During an interview, Chancellor of the District of Columbia Public Schools system Michelle Rhee said that she "could not imagine doing this job without the kind of unequivocal support" from Mayor Fenty. During another interview, Rhee said that Fenty "has not disappointed me one time in the last three years. I would not work under a mayor who was not focused on education in the same way, as dedicated to making some of the really difficult decisions. I think the chairman is certainly interested in education reform. I think that he...is committed to this city and its progress, certainly. But in terms of what I'm talking about with Mayor Fenty and his willingness to make some very difficult decisions, that though may have been unpopular with the adults, they are absolutely the right thing to do for the kids and for the system, no, I haven't seen the same thing with the chairman." Nonetheless, Rhee and Fenty were unpopular with teachers and so Gray benefited greatly from the support of the teachers unions.
Gray's campaign released an education plan, which included holding teachers accountable for student performance and paying them accordingly, strengthening the office of the deputy mayor for education, increasing infant and toddler care, and giving a tax credit for child and dependent care. Gray said he would keep Rhee's reforms in place as mayor, but Gray did not said whether he would retain Rhee as chancellor.
Fenty criticized Gray for his record as director of the Department of Human Services during former mayor Sharon Pratt's administration. During a local radio show in July 2010, Fenty criticized Gray for mismanaging the Department of Human Services . Gray responded to the criticism, saying that he enacted several improvements as director, including in the area of homelessness.
Leo Alexander, meanwhile, criticized Fenty for allowing teachers to be fired, and he criticized Gray for doing nothing to stop the firings as Council Chair. Alexander said that both Gray and Fenty both want to keep the District generally the same as it is now. Gray responded that the Council had no authority to stop the firings, but Alexander recalled that former Council Chair John Ray had successfully done so during former mayor Marion Barry's administration. Alexander also blamed businesses who hire illegal immigrants for the District's unemployment rate.

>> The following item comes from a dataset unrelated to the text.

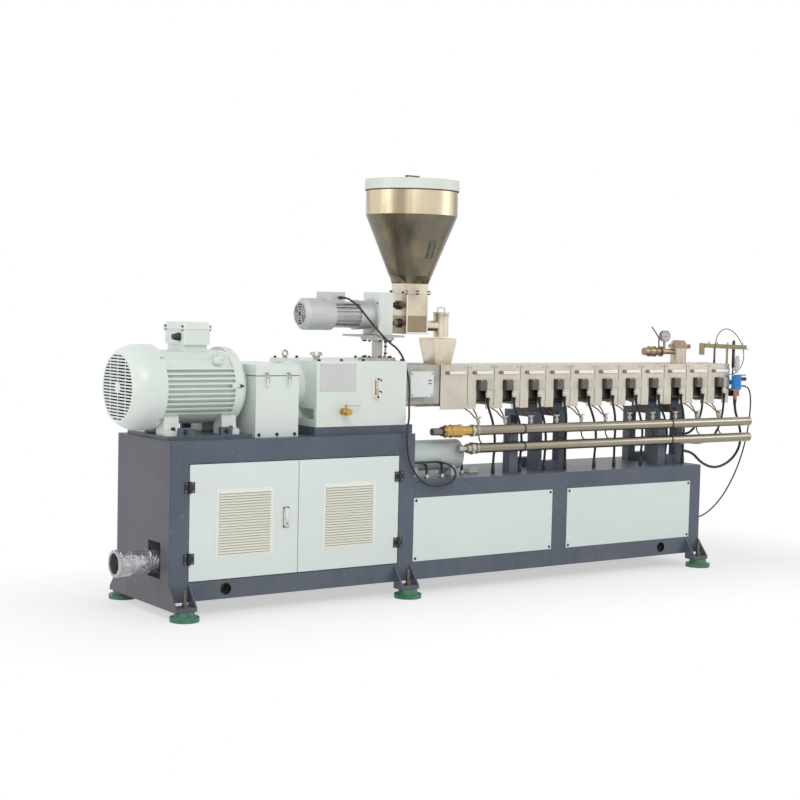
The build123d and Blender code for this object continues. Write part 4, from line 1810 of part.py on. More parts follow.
# Fittings on the pipes: the lower pipe's end, and a needle valve a heated section
with BuildPart() as pipe_fittings:
    with BuildSketch(side_plane(PIPE_Y)):
        with BuildLine():
            Polyline(
                (along(inlet_x), LOWER_PIPE_Z),
                (along(inlet_x), LOWER_PIPE_Z + INLET_NUT_RADIUS),
                (along(inlet_x - 40), LOWER_PIPE_Z + INLET_NUT_RADIUS),
                (along(inlet_x - 40), LOWER_PIPE_Z + DRAIN_CAP_NECK_RADIUS),
                (along(inlet_x - 76), LOWER_PIPE_Z + DRAIN_CAP_NECK_RADIUS),
                (along(inlet_x - 76), LOWER_PIPE_Z + DRAIN_CAP_RADIUS),
                (along(inlet_x - DRAIN_CAP_LENGTH), LOWER_PIPE_Z + DRAIN_CAP_RADIUS),
                (along(inlet_x - DRAIN_CAP_LENGTH), LOWER_PIPE_Z),
                close=True,
            )
        make_face()
    revolve(axis=Axis((0, PIPE_Y, LOWER_PIPE_Z), (1, 0, 0)))
    for number in range(NEEDLE_VALVE_COUNT):
        x = along(BARREL_START + number * BARREL_PITCH + NEEDLE_VALVE_OFFSET)
        base = UPPER_PIPE_Z + PIPE_RADIUS + TOUCH
        with BuildSketch(Plane.XY.offset(base)):
            with Locations((x, PIPE_Y)):
                Circle(NEEDLE_STEM_RADIUS)
        extrude(amount=NEEDLE_STEM)
        with BuildSketch(Plane.XY.offset(base + NEEDLE_BODY_RISE)):
            with Locations((x, PIPE_Y)):
                RegularPolygon(NEEDLE_BODY_RADIUS, 6)
        extrude(amount=NEEDLE_BODY)
        with BuildSketch(Plane.XY.offset(base + NEEDLE_STEM - NEEDLE_HANDLE)):
            with Locations((x, PIPE_Y)):
                SlotOverall(NEEDLE_HANDLE_LENGTH, NEEDLE_HANDLE_WIDTH)
        extrude(amount=NEEDLE_HANDLE)
save(pipe_fittings, "pipe_fittings")

# Oil cooler on the low deck
with BuildPart() as oil_cooler:
    with BuildSketch(end_plane(COOLER_START)):
        with Locations((COOLER_Y, COOLER_Z)):
            Circle(COOLER_RADIUS)
    extrude(amount=COOLER_LENGTH)
    for x in (COOLER_START + COOLER_CRADLE_INSET, COOLER_START + COOLER_LENGTH - COOLER_CRADLE_INSET):
        cradle_height = COOLER_Z - LOW_TOP
        with Locations((along(x), COOLER_Y, LOW_TOP + cradle_height / 2)):
            Box(COOLER_CRADLE_SHEET, COOLER_CRADLE_WIDTH, cradle_height)
save(oil_cooler, "oil_cooler")

# Cables and hoses: each route is straight runs joined by arcs that touch them
def cable(name, route, diameter):
    """Round cable along a hand-laid route; prints its length and its tightest bend."""
    points = [Vector(along(x), y, z) for x, y, z in route]
    radii = []
    for before, corner, after in zip(points, points[1:], points[2:]):
        turn = math.radians((corner - before).get_angle(after - corner))
        shorter = min((corner - before).length, (after - corner).length)
        radii.append(BEND_SHARE * shorter / math.tan(turn / 2))
    with BuildLine(mode=Mode.PRIVATE) as path:
        FilletPolyline(*points, radius=radii)
    wire = path.wires()[0]
    with BuildSketch(Plane(origin=points[0], z_dir=points[1] - points[0])) as section:
        Circle(diameter / 2)
    sweep(section.sketch, path=wire)
    print(name, "length", round(wire.length), "tightest", round(min(radii)), "bends", [round(r) for r in radii])
    return wire.length * math.pi * diameter**2 / 4


feeder_gland_y = -FEEDER_BOX_WIDTH / 2 - GLAND_LENGTH
step_gland_x = HIGH_LENGTH + PANEL_SHEET + GLAND_LENGTH
FEEDER_ROUTE = (
    (1215, feeder_gland_y, 1738),
    (1215, -130, 1738),
    (1228, -168, 1722),
    (1262, -194, 1688),
    (1312, -212, 1624),
    (1388, -230, 1538),
    (1459, -232, 1480),
    (1522, -225, 1446),
    (1592, -200, 1372),
    (1617, -222, 1232),
    (1600, -240, 1114),
    (1570, -288, 1042),
    (1517, -342, 966),
    (1521, -345, 847),
    (1551, -347, 756),
    (1619, -348, 676),
    (1709, -348, 635),
    (1792, -348, 640),
    (1863, -348, 663),
    (1900, -324, 714),
    (1883, -275, 758),
    (1819, -238, 772),
    (1752, -226, 768),
    (1686, -221, 768),
    (step_gland_x, -221, 768),
)
leg_hose_x = BARREL_START + TRESTLE_JOINTS[1][1] * BARREL_PITCH + TRESTLE_OFFSET + LEG_WIDTH / 2
hose_nozzle_x = BARREL_END + DIE_LENGTH + HOSE_BLOCK_LENGTH / 4
DIE_HOSE_ROUTE = (
    (hose_nozzle_x, hose_y, DIE_BOTTOM - GLAND_LENGTH),
    (hose_nozzle_x, hose_y, 1025),
    (4520, -124, 938),
    (4550, -127, 835),
    (4524, -129, 735),
    (4430, -132, 655),
    (4290, -133, 618),
    (4158, -131, 660),
    (4064, -leg_y, 750),
    (leg_hose_x + GLAND_LENGTH, -leg_y, 750),
)
sensor_gland_x = BARREL_END + VALVE_STATION + VALVE_RADIUS + TOUCH + GLAND_LENGTH
end_gland_x = FRAME_LENGTH + PANEL_SHEET + GLAND_LENGTH
SENSOR_CABLE_ROUTE = (
    (sensor_gland_x, lever_y, 1190),
    (4532, lever_y, 1190),
    (4572, -171, 1160),
    (4598, -160, 1090),
    (4603, -152, 990),
    (4594, -146, 880),
    (4566, -142, 760),
    (4520, -140, 640),
    (4445, -144, 520),
    (4345, -152, 410),
    (4225, -163, 330),
    (4100, -180, 290),
    (end_gland_x, -180, 290),
)
probe_gland_z = COVER_TOP + GLAND_LENGTH
probe_end_z = BARREL_AXIS_Z + DIE_BORE_SPACING
PROBE_ROUTE = (
    (4378, -10, probe_gland_z),
    (4378, -10, 1440),
    (4388, -9, 1510),
    (4420, -8, 1562),
    (4476, -7, 1588),
    (4544, -5, 1578),
    (4612, -3, 1534),
    (4666, -1, 1472),
    (4690, 1, 1396),
    (4672, 2, 1322),
    (4612, 1, 1272),
    (4544, 0, probe_end_z),
    (BARREL_END + DIE_LENGTH + GLAND_LENGTH, 0, probe_end_z),
)
lead_top = PLUG_TOP - PLUG_HEIGHT - CONNECTOR_LENGTH
lead_foot = LOW_TOP + GLAND_LENGTH
lead_y = -COVER_HALF_WIDTH - CONNECTOR_RADIUS - TOUCH
LEAD_FALL = (
    (0, lead_y, 1092),
    (4, -169, 1048),
    (15, -188, 984),
    (24, -196, 906),
    (26, -194, 828),
    (20, -190, 756),
)
LEAD_SWAY = (1.0, 1.2, 0.8, -0.9, 1.1, -0.6, 0.9, 1.6, -0.5)
END_LEAD_ROUTES = (
    (
        (4135, lead_y, lead_top),
        (4135, lead_y, 1086),
        (4132, -143, 1020),
        (4112, -134, 946),
        (4066, -125, 888),
        (4022, -leg_y, 866),
        (leg_hose_x + GLAND_LENGTH, -leg_y, 866),
    ),
    (
        (4343, lead_y, lead_top),
        (4343, lead_y, 1080),
        (4336, -143, 990),
        (4312, -138, 904),
        (4262, -132, 836),
        (4194, -127, 806),
        (4112, -123, 800),
        (4040, -leg_y, 808),
        (leg_hose_x + GLAND_LENGTH, -leg_y, 808),
    ),
)


def lead_route(number):
    """Route of one heater lead, from its connector to its gland in the deck or in a leg."""
    if number >= len(LEAD_SWAY):
        return END_LEAD_ROUTES[number - len(LEAD_SWAY)]
    x = BARREL_START + (number + 1) * BARREL_PITCH + CONNECTOR_STATION
    sway = LEAD_SWAY[number]
    start = (x, lead_y, lead_top)
    fall = [(x + sway * side, y, z) for side, y, z in LEAD_FALL]
    foot = (fall[-1][0], fall[-1][1], lead_foot)
    return (start, *fall, foot)


with BuildPart() as feeder_cable:
    expected = cable("feeder_cable", FEEDER_ROUTE, FEEDER_CABLE)
print("volume over section times length", round(feeder_cable.part.volume / expected, 4))
save(feeder_cable, "feeder_cable")

with BuildPart() as die_hose:
    expected = cable("die_hose", DIE_HOSE_ROUTE, DIE_HOSE)
print("volume over section times length", round(die_hose.part.volume / expected, 4))
save(die_hose, "die_hose")

with BuildPart() as sensor_cables:
    expected = cable("sensor_cable", SENSOR_CABLE_ROUTE, SENSOR_CABLE)
    expected += cable("probe_wire", PROBE_ROUTE, PROBE_WIRE)
print("volume over section times length", round(sensor_cables.part.volume / expected, 4))
save(sensor_cables, "sensor_cables")

with BuildPart() as heater_leads:
    expected = sum(cable(f"lead_{n}", lead_route(n), HEATER_LEAD) for n in range(BARREL_COUNT - 1))
print("volume over section times length", round(heater_leads.part.volume / expected, 4))
save(heater_leads, "heater_leads")


def gland(tip, direction, diameter):
    """Screwed gland that ends at the cable's end, seated on the face behind it."""
    x, y, z = tip
    with BuildSketch(Plane(origin=(along(x), y, z), z_dir=direction)) as nut:
        RegularPolygon(diameter / 2 + GLAND_LAP, 6)
    extrude(nut.sketch, amount=GLAND_LENGTH)


# Glands and connectors where the cables enter the machine
with BuildPart() as cable_glands:
    gland(FEEDER_ROUTE[0], (0, 1, 0), FEEDER_CABLE)
    gland(FEEDER_ROUTE[-1], (-1, 0, 0), FEEDER_CABLE)
    gland(SENSOR_CABLE_ROUTE[0], (-1, 0, 0), SENSOR_CABLE)
    gland(SENSOR_CABLE_ROUTE[-1], (-1, 0, 0), SENSOR_CABLE)
    gland(DIE_HOSE_ROUTE[-1], (-1, 0, 0), DIE_HOSE)
    gland(PROBE_ROUTE[0], (0, 0, -1), PROBE_WIRE)
    gland(PROBE_ROUTE[-1], (-1, 0, 0), PROBE_WIRE)
    for number in range(BARREL_COUNT - 1):
        route = lead_route(number)
        gland(route[-1], (0, 0, -1) if number < len(LEAD_SWAY) else (-1, 0, 0), HEATER_LEAD)
        x, y, z = route[0]
        with BuildSketch(Plane.XY.offset(z)):
            with Locations((along(x), y)):
                Circle(CONNECTOR_RADIUS)
        extrude(amount=CONNECTOR_LENGTH)
save(cable_glands, "cable_glands")

print("box along X:", along(-DUCT_REACH), along(PIPE_END))
print("hinge axes:", left_hinge_x, right_hinge_x, hinge_y)
print("guard hinge:", guard_x, guard_hinge_y, guard_hinge_z)
print("drain stem:", along(DRAIN_X), stem_y)
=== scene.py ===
"""Twin-screw plastic extruder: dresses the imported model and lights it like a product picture.

All places are in metres in the model's own frame: +X along the machine from the drive
motor to the die, -Y towards the doors, +Z up. Places on the machine are mostly written as
millimetres from the outer face of the motor-end plate and turned into metres by place().
"""

import json
import logging
import math
from collections.abc import Sequence
from dataclasses import dataclass, field
from enum import Enum
from itertools import product
from pathlib import Path
from typing import ClassVar

import bmesh
import bpy
from mathutils import Matrix, Vector
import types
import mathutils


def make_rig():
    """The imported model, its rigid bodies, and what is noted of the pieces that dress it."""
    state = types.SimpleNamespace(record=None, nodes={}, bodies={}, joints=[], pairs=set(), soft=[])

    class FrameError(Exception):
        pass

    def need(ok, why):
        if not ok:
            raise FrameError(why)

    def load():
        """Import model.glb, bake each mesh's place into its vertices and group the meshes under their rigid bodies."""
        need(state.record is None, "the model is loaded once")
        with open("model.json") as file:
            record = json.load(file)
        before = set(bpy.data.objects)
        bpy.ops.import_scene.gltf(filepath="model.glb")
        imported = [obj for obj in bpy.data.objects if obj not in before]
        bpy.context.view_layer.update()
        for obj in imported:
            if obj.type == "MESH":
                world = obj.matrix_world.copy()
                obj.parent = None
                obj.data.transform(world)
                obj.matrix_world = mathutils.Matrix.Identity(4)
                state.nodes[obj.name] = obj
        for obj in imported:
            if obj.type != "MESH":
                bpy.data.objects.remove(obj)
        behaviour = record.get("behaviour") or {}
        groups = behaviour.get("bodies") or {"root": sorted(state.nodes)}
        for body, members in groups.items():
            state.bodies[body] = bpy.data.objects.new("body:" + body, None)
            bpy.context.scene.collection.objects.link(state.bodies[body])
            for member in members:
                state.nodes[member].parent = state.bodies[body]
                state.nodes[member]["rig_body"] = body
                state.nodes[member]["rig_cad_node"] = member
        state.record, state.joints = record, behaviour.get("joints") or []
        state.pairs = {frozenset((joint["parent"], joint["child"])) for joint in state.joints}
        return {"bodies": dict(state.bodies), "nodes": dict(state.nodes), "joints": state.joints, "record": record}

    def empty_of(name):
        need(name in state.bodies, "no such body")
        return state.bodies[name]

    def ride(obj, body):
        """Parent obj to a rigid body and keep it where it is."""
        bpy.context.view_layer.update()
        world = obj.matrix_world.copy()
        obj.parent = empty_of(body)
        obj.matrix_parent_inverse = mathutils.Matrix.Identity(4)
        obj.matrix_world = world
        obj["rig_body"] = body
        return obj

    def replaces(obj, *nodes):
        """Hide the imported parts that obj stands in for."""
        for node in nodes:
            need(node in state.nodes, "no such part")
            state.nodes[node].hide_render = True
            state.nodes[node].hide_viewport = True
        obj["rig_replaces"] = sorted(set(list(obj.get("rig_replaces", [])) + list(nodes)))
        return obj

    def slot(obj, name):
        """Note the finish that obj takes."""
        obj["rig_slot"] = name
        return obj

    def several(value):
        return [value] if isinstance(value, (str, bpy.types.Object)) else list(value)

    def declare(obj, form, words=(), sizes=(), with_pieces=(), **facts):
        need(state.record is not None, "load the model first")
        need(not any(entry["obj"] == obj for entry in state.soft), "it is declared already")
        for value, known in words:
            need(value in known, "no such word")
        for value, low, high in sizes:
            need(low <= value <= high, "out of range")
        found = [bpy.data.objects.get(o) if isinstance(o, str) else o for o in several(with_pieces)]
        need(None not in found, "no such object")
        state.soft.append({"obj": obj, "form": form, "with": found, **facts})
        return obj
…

On September 15, 2010, voters went to the polls and the District of Columbia Board of Elections and Ethics reported unofficial results, with Gray receiving 53 percent of the vote compared to Fenty's 46 percent. Gray won as much as 80% of the vote in predominantly black areas east of the Anacostia River, but did poorly in the city's wealthier northwest, winning just 13% in one Georgetown precinct.
In a straw poll held by Ward 8 Democrats in May 2010, Fenty received the most votes. Fenty received 69 votes, Gray received 61 votes, and Alexander received 10 votes.
In a straw poll held by the District of Columbia Democratic State Convention in June 2010, Gray received the most votes. Gray received 703 votes, Fenty received 190, Alexander received 75, and other candidates received fewer than 10 votes each.
In a straw poll held in June 2010 that was open to Democrats in Ward 3, Gray received the most votes. Gray received 174 votes, Fenty received 168 votes, and Leo Alexander received 4 votes.
A straw poll held in Ward 2 in July 2010 resulted in 97 votes for Fenty, 63 votes for Gray, 1 vote for Alexander, 1 vote for Michael T. Green, and 1 undecided vote.
Ward 4 Democrats held a straw poll in Ward 4 in August 2010. Gray received 581 votes, Fenty received 401 votes, and Alexander received 12 votes.
The Washington Post questioned the reliability of straw polls to predict the winner of mayoral elections. Prior to the 2006 mayoral election, candidates Linda W. Cropp and Michael A. Brown won straw polls, but Fenty won every precinct in the actual Democratic primary election.
Other primaries and candidates
No Republican filed to run for the office, but Mayor Fenty received 822 write-in votes. Because Fenty was not a registered Republican on primary day, he was ineligible for the Republican nomination.
The Statehood Green Party candidate was Faith Dane, activist and former Broadway performer.
Socialist Workers Party
The Socialist Workers Party candidate was Omari Musa.
Also running as an independent was former NBC 4 reporter Leo Alexander.
This section needs expansion. You can help by adding to it. (October 2010)
Fenty endorsed Gray and said he has no interest in running as a Republican or independent. Because he was not registered as a Republican on primary day, he was ineligible to be the Republican candidate. A "Write In Fenty" website was started in October 2010 calling on voters to write in Fenty's name on the November ballot.
Vincent Gray won the general election with over 70%, with write-in votes (mostly for Fenty) at over 20%. The three other candidates on the ballot (Carlos Allen, Faith, and Omari Musa) each won less than 2%.